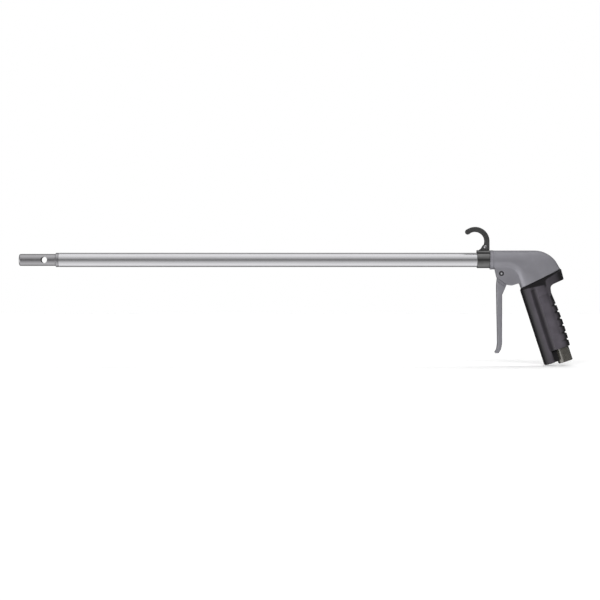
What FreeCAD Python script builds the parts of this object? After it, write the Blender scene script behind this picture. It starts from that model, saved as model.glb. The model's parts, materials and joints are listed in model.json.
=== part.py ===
"""Pistol-grip compressed-air blow gun with a long extension barrel.

The parts are drawn in the gun's own axes: X runs along the barrel towards the grip, with X = 0 on
the casting's front face, Z is up from the barrel's axis, and Y is across. Every sub-part is then
placed so that the model's origin is the mouth of the air inlet, under the grip. All lengths are in
millimetres.
"""
import FreeCAD
import Part
import Sketcher

import math
import os
import re

Vector = FreeCAD.Vector
LOOP_POINTS = 32
ELBOW_STEPS = 9

SIZES = {
    # fits, and a cut long enough to go right through any part
    "fit_gap": 0.02,
    "slide_gap": 0.05,
    "through": 60.0,
    # extension tube: 20 mm drawn aluminium tube, 24 inches in front of the casting
    "tube_od": 20.0,
    "tube_wall": 1.65,
    "tube_reach": 609.6,
    "tube_socket": 6.0,
    "barrel_groove": 1.55,
    "adapter_front": 24.0,
    "adapter_back": 22.0,
    "adapter_bore_r": 4.0,
    "barrel_thread_r": 6.5,
    "barrel_passage_r": 5.0,
    "barrel_passage_end": 42.0,
    # nozzle at the tube's far end
    "nozzle_od": 16.8,
    "nozzle_reach": 52.0,
    "nozzle_collar": 3.8,
    "joint_chamfer": 0.5,
    "nose_radius": 2.3,
    "nozzle_spigot": 18.0,
    "nozzle_mouth_r": 5.6,
    "nozzle_mouth_depth": 12.0,
    "nozzle_bore_r": 5.2,
    "vent_r": 4.5,
    "vent_back": 16.5,
    "spigot_groove": 9.2,
    "groove_width": 2.0,
    "groove_depth": 1.1,
    "jet_seat_r": 5.6,
    "jet_front": 8.0,
    "jet_length": 16.0,
    "jet_throat": 5.0,
    "jet_mouth_r": 4.4,
    "jet_orifice_r": 1.6,
    # hang hook and its collar
    "collar_r": 11.6,
    "saddle_width": 16.0,
    "saddle_edge": 3.8,
    "collar_front": 18.2,
    "collar_chamfer": 0.5,
    "collar_gap": 0.3,
    "hook_centre_x": 20.7,
    "hook_centre_z": 26.3,
    "hook_outer_r": 20.3,
    "hook_inner_r": 13.2,
    "hook_width": 8.4,
    "hook_tip_angle": 127.5,
    "foot_z": 13.75,
    "tongue_width": 3.0,
    "rivet_x": 6.3,
    "rivet_z": 18.3,
    "rivet_r": 1.5,
    "rivet_head_r": 2.3,
    "rivet_crown": 0.9,
    # casting
    "housing_r": 13.3,
    "elbow_radius": 37.4,
    "elbow_start": 63.0,
    "elbow_slope": 58.0,
    "hub_x": 24.0,
    "hub_z": 50.0,
    "joint_angle": 26.4,
    "neck_radius": 16.0,
    "neck_slope": 75.0,
    "body_half_width": 14.2,
    "boss_width": 17.0,
    "boss_blend": 2.0,
    "cast_edge": 0.8,
    "slot_width": 9.4,
    "slot_end": 29.0,
    # trigger
    "pivot_x": 16.2,
    "pivot_z": 19.2,
    "pin_r": 1.6,
    "pin_recess_r": 3.6,
    "pin_recess": 1.3,
    "pin_ring": 0.4,
    "head_r": 5.4,
    "trigger_width": 9.0,
    "lever_width": 14.0,
    "lever_edge": 1.8,
    "heel_x": 22.2,
    # valve, on an axis along X below the barrel
    "valve_z": 28.0,
    "cartridge_r": 6.5,
    "cartridge_front": 29.5,
    "cartridge_length": 18.5,
    "stem_r": 1.6,
    "stem_gap": 0.15,
    "transfer_r": 3.0,
    "outlet_reach": 12.0,
    "port_r": 2.2,
    "seat_bore_r": 3.4,
    "disc_r": 5.2,
    "spring_wire_r": 0.45,
    "spring_r": 5.3,
    "spring_end": 62.0,
    "spring_turns": 5,
    # handle, leaning back from the vertical
    "lean": 18.0,
    "grip_x": 42.0,
    "grip_z": 39.5,
    "grip_depth": 43.5,
    "grip_power": 2.9,
    "grip_half_width": 16.2,
    "grip_end": 98.5,
    "lobe_end": 115.0,
    "lobe_depth": 14.0,
    "inlet_u": 30.1,
    "inlet_v": 119.0,
    "bushing_r": 10.4,
    "bushing_length": 20.0,
    "inlet_thread_r": 5.8,
    "inlet_thread_depth": 14.0,
    "shank_r": 7.5,
    "shank_length": 14.0,
    "screen_seat_r": 5.3,
    "screen_seat": 1.6,
    "screen_thick": 1.2,
    "rim_chamfer": 0.8,
    "passage_r": 4.2,
    "mesh_hole_r": 0.65,
    "core_front": 10.0,
    "core_back": 38.0,
    "core_half_width": 10.0,
    "core_corner_r": 4.0,
    "shoulder_front": 2.4,
    "shoulder_back": 6.8,
    "shoulder_bevel": 1.0,
    "throat_front": 1.2,
    "throat_half_width": 11.6,
    "neck_power": 3.4,
    "beak_half_width": 13.8,
    "beak_end": 64.0,
    "beak_edge": 1.2,
    "ridge_count": 6,
    "ridge_pitch": 10.3,
    "ridge_first": 37.8,
    "ridge_width": 2.4,
    "ridge_depth": 2.0,
    "flute_u": 15.8,
    "flute_r": 6.0,
    "flute_depth": 2.4,
    "flute_top": 8.5,
    "panel_front": 20.5,
    "panel_back": 35.0,
    "panel_top": 20.0,
    "panel_bottom": 78.0,
    "panel_depth": 0.7,
    "lobe_half_width": 6.5,
}

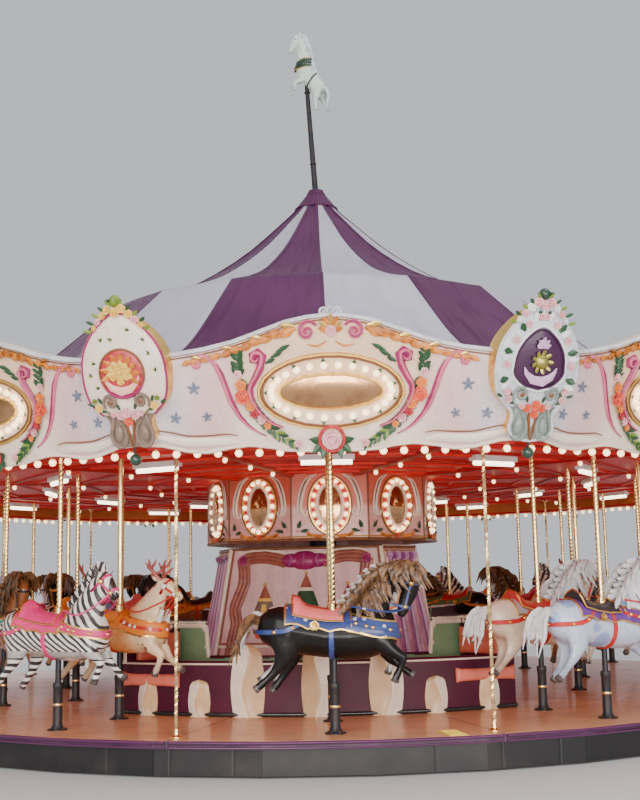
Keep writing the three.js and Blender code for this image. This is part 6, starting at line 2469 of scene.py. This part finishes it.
def clipped_cone(work, x, low, high, half, body, band, door):
    points, paints = [], []
    for j in range(CONE_ROWS + 1):
        v = j / CONE_ROWS
        wide = half * (1 - v) ** 0.92 + 0.004
        for i in range(CONE_COLUMNS + 1):
            u = i / CONE_COLUMNS * 2 - 1
            points.append((x + wide * u, low + (high - low) * v, 0.006 + wide * 0.3 * math.sqrt(1 - u * u)))
    for j in range(CONE_ROWS):
        for i in range(CONE_COLUMNS):
            paints.append(band if j == 7 else C_RUST if j > 7 else door if i in (3, 4) and j < 6 else body)
    work.add(points, grid_faces(CONE_ROWS, CONE_COLUMNS), paints)
    work.add(*dome((x, high + 0.012, 0.012), OUT, 0.018, 0.016, 3, 8, True), C_GOLD)
    work.add(*tube([(x - half, low, 0.012), (x + half, low, 0.012)], 0.009, 6), C_BROWN)


def gathered(work, line, radius, paint):
    """A hanging drape: three rounded folds that run side by side along one line."""
    path = flat_line(line, 5)
    for fold in range(3):
        shift = (fold - 1) * radius
        folded = [(p.x - along.y * shift, p.y + along.x * shift, 0.01 + 0.006 * math.sin(i * 0.9 + fold))
                  for i, (p, along) in enumerate(zip(path, ways_along(path)))]
        work.add(*tube(folded, radius * 0.62, 7, flat=0.7, normal=OUT), paint)


DRAPE_TOP = [(0.2, 1.42), (0.32, 1.455), (0.45, 1.475), (0.58, 1.465), (0.665, 1.43)]
DRAPE_SIDE = [(0.665, 1.45), (0.65, 1.34), (0.645, 1.22), (0.69, 1.08), (0.74, 0.95), (0.72, 0.8), (0.75, 0.62),
              (0.78, 0.45), (0.76, 0.25)]
DRAPE_CORD = [(0.07, 1.505), (0.24, 1.525), (0.43, 1.545), (0.6, 1.54), (0.72, 1.51)]


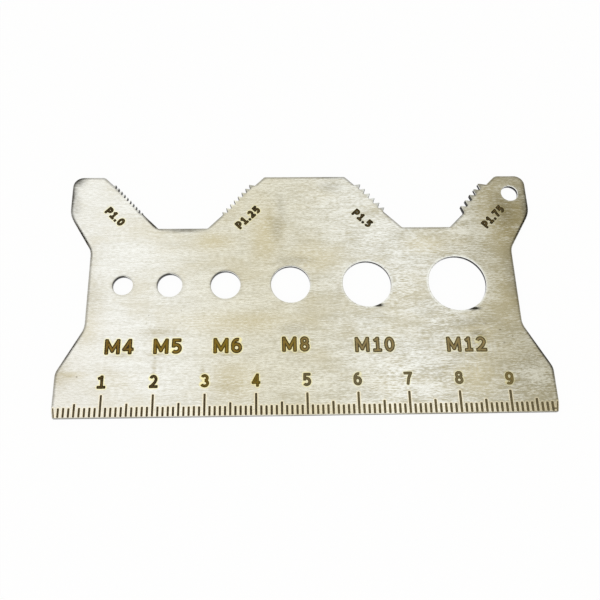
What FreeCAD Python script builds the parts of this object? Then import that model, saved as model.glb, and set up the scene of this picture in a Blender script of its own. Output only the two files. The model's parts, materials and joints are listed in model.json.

════════════════

### Goal
Search the preceding listing for the word "this" and pull out every line that holds it.

### Task output
What FreeCAD Python script builds the parts of this object? After it, write the Blender scene script behind this picture. It starts from that model, saved as model.glb. The model's parts, materials and joints are listed in model.json.
Keep writing the three.js and Blender code for this image. This is part 6, starting at line 2469 of scene.py. This part finishes it.
What FreeCAD Python script builds the parts of this object? Then import that model, saved as model.glb, and set up the scene of this picture in a Blender script of its own. Output only the two files. The model's parts, materials and joints are listed in model.json.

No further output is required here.